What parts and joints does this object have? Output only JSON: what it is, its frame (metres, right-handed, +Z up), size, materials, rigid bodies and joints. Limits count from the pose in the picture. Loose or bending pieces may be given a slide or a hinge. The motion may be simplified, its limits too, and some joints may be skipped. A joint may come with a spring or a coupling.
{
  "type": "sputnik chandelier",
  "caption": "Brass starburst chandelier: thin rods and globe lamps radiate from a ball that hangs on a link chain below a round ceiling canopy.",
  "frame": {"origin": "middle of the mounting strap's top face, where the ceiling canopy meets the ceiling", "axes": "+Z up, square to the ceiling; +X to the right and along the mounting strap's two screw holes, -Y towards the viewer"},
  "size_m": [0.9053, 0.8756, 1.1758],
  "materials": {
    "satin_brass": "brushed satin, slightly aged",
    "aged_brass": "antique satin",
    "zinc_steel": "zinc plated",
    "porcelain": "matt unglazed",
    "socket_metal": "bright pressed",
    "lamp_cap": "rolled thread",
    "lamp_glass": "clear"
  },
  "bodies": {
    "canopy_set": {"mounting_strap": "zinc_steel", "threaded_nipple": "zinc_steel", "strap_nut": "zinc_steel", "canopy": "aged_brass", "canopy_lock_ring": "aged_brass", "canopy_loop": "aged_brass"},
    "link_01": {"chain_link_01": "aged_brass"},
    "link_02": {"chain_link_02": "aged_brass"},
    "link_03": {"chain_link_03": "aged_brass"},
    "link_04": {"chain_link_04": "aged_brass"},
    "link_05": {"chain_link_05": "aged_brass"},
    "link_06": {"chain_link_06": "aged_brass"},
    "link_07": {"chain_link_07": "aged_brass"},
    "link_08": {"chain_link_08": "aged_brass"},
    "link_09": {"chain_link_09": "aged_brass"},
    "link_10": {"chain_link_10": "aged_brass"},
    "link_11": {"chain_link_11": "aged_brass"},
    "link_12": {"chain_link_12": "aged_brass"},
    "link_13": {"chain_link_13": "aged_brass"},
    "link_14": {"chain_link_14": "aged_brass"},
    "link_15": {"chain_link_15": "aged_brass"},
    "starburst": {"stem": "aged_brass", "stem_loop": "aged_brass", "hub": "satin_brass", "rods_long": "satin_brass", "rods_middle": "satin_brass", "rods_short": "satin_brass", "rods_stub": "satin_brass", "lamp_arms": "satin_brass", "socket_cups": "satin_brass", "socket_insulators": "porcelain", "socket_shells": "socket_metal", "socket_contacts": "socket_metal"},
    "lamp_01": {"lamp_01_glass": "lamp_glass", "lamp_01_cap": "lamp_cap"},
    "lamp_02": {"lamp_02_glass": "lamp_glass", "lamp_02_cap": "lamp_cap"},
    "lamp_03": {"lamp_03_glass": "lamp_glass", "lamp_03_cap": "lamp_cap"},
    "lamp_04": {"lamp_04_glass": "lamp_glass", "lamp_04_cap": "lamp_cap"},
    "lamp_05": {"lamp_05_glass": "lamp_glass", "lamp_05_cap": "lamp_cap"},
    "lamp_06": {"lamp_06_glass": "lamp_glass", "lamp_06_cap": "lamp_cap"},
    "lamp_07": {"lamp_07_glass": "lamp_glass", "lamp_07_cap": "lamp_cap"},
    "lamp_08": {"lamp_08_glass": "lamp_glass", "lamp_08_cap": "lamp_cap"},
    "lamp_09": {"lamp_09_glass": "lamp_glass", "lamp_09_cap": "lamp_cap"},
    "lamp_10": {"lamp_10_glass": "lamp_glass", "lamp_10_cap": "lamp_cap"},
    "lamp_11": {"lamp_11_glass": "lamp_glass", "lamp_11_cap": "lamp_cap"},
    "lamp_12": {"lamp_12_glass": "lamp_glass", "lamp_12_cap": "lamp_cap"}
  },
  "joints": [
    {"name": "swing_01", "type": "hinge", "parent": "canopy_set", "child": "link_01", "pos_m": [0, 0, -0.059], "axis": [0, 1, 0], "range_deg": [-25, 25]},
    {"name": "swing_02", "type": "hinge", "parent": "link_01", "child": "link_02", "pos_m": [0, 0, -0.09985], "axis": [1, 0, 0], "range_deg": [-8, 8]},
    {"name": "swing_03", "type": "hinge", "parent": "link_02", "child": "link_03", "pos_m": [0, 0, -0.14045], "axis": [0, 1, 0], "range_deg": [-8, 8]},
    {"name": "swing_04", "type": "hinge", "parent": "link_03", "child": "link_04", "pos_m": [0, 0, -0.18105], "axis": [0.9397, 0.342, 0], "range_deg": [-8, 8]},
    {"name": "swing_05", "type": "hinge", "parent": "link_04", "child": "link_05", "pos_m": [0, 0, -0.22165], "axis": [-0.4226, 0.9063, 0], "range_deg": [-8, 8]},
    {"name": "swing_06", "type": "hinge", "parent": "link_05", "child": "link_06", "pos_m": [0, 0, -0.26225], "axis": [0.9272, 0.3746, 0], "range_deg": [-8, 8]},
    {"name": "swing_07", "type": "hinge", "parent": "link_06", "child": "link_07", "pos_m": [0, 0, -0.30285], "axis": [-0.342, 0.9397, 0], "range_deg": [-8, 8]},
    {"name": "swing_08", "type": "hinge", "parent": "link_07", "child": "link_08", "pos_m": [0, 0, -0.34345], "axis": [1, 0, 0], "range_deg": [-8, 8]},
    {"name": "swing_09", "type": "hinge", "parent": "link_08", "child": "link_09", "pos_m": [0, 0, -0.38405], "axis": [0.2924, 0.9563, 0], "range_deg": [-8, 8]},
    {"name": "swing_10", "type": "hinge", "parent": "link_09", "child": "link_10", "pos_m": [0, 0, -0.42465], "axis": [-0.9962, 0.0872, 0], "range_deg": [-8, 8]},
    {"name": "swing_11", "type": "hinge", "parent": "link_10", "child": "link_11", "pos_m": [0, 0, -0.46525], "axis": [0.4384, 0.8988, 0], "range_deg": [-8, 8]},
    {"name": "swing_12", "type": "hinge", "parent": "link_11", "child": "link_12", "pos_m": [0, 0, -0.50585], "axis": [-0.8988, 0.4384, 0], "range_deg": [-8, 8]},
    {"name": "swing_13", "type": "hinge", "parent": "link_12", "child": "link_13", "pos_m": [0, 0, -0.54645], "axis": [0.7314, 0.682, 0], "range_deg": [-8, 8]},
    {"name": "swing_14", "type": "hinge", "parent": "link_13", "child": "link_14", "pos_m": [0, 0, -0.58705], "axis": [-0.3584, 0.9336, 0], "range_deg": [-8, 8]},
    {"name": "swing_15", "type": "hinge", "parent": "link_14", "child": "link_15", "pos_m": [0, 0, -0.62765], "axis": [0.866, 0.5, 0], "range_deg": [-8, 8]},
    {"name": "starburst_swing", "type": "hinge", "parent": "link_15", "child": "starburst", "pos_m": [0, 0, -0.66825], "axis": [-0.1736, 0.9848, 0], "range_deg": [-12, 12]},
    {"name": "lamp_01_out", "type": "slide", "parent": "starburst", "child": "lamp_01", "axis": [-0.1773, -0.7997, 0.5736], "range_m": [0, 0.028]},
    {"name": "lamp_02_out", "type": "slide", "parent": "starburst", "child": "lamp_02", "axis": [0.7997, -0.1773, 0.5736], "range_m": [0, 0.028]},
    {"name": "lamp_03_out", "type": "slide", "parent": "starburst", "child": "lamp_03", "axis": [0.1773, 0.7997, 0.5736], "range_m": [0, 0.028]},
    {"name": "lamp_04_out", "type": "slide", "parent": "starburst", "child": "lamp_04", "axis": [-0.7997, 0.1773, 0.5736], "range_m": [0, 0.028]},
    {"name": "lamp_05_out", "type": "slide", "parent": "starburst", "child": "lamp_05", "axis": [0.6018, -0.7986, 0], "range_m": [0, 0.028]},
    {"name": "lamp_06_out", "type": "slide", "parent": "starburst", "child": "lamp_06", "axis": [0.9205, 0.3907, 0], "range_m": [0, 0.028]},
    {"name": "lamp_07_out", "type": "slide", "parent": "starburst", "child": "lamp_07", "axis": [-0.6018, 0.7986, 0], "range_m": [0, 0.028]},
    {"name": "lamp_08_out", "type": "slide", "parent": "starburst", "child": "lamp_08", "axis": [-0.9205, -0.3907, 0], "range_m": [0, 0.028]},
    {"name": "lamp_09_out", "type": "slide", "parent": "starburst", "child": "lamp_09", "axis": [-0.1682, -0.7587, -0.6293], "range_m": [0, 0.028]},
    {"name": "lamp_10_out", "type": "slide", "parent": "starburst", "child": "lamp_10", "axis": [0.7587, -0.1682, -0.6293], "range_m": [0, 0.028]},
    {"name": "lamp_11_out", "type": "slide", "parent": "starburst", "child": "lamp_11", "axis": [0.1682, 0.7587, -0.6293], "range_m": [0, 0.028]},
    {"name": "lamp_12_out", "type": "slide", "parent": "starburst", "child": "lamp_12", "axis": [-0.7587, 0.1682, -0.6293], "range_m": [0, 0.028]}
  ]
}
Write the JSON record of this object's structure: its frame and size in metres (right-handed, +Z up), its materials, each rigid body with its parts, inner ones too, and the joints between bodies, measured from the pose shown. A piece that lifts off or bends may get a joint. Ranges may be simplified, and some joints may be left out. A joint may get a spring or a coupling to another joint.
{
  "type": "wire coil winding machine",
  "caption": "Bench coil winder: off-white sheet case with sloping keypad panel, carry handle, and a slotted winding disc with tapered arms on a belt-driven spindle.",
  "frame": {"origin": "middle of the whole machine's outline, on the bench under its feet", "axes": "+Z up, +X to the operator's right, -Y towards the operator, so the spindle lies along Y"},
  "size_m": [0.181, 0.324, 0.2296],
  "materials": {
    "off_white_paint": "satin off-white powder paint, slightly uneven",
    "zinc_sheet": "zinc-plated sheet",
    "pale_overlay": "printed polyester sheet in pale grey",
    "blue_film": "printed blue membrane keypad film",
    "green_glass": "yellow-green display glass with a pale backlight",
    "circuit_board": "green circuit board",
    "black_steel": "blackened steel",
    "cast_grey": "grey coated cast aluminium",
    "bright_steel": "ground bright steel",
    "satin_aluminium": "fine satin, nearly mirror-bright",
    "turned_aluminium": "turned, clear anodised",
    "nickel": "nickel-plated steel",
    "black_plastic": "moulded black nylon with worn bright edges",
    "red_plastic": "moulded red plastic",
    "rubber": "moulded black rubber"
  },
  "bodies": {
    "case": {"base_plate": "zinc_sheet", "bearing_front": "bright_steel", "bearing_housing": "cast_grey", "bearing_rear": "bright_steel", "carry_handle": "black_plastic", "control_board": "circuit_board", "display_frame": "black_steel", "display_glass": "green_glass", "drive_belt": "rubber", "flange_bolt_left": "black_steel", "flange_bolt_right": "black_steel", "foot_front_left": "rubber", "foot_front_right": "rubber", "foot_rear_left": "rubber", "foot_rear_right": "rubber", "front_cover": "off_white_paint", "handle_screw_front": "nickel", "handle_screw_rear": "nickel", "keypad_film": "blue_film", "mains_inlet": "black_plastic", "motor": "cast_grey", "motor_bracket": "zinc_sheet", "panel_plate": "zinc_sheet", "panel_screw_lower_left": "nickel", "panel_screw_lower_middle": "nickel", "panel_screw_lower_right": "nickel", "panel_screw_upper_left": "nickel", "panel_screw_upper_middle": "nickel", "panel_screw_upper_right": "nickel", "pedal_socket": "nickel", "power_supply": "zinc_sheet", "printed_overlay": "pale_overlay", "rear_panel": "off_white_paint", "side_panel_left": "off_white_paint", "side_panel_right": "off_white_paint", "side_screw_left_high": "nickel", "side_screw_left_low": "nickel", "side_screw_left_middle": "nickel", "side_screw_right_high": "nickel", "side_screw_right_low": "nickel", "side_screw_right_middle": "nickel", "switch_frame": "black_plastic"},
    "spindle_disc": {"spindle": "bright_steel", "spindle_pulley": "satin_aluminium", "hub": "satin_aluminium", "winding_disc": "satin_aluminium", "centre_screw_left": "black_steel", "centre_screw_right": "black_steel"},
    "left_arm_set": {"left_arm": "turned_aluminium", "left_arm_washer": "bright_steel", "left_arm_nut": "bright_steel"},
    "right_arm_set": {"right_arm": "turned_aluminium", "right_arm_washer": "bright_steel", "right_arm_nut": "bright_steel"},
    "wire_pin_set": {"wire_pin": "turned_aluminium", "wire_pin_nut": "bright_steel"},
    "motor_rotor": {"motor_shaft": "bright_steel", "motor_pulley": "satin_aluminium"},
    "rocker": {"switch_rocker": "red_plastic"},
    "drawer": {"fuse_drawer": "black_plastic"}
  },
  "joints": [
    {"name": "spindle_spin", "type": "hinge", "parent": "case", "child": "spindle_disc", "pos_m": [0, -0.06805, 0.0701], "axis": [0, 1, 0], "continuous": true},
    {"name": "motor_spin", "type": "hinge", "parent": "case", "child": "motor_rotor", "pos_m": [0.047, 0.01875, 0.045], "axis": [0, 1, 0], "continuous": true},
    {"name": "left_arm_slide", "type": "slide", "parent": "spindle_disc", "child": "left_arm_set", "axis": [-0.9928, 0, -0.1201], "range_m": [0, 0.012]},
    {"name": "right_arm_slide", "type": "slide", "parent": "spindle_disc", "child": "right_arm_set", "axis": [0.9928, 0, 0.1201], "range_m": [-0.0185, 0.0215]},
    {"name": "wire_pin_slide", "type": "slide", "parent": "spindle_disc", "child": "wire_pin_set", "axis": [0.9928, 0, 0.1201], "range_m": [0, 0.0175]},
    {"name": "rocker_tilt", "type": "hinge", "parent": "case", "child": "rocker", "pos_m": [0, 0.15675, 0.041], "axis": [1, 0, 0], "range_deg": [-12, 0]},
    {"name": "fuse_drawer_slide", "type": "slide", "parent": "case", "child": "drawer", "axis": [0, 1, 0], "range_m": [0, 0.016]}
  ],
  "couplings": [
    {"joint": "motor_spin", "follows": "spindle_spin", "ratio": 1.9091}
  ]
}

******************************

__Given problem__: State how many lines of the listing above hold the word "that", with nothing but the number.

__Answer for the task__: 2